A circular economy for carbon

Another potential revenue stream for carbon removals is through a circular economy for carbon. Much of 21st century life is dependent on products and materials made from carbon, from fuel and food to plastic and clothes. These cannot be decarbonised, so producers need to source carbon from non-fossil sources.

However, this could put pressure on land use, so the European Commission is exploring the idea of a circular economy for carbon to provide a non-fossil source for carbon products.

“We need to deploy technologies that recycle carbon from waste, from sustainable biomass or directly from the atmosphere to provide the industry with circular carbon because carbon will remain necessary for our industry,” said EU Green Deal chief Frans Timmermans last month.

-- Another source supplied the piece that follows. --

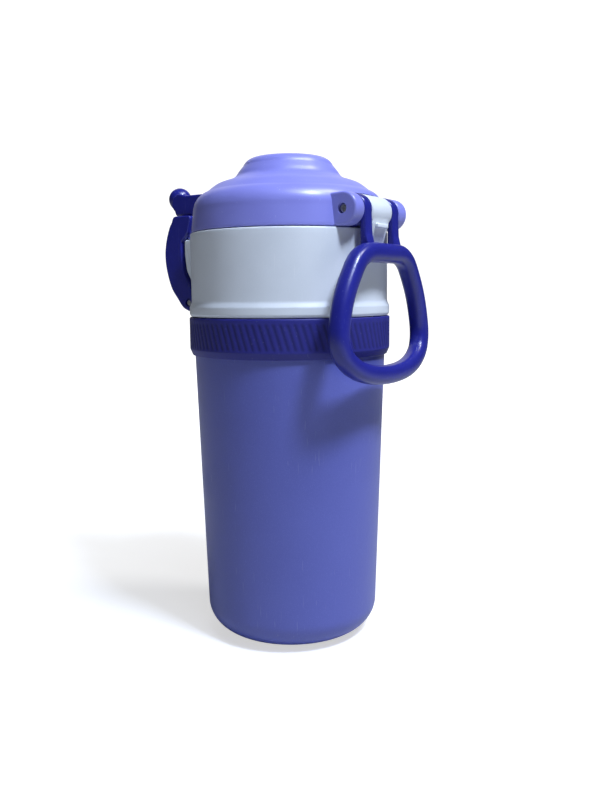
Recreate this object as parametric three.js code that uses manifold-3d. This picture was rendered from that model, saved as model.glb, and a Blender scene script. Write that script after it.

This would require a huge shift away from current carbon sources. In 2018, the EU economy consumed approximately one billion tonnes of carbon, just over half of which was from fossil sources. Only a fraction of that carbon is from recycled origin.

If we fail to make this change, “we are simply adding more fossil carbon in the technosphere creating a gigantic carbon dept that is just waiting to be emitted, either through biodegradation, natural degradation or through incineration,” warned Florian Vernay, Head of Communications, Corporate Affairs and Sustainability at Unilever.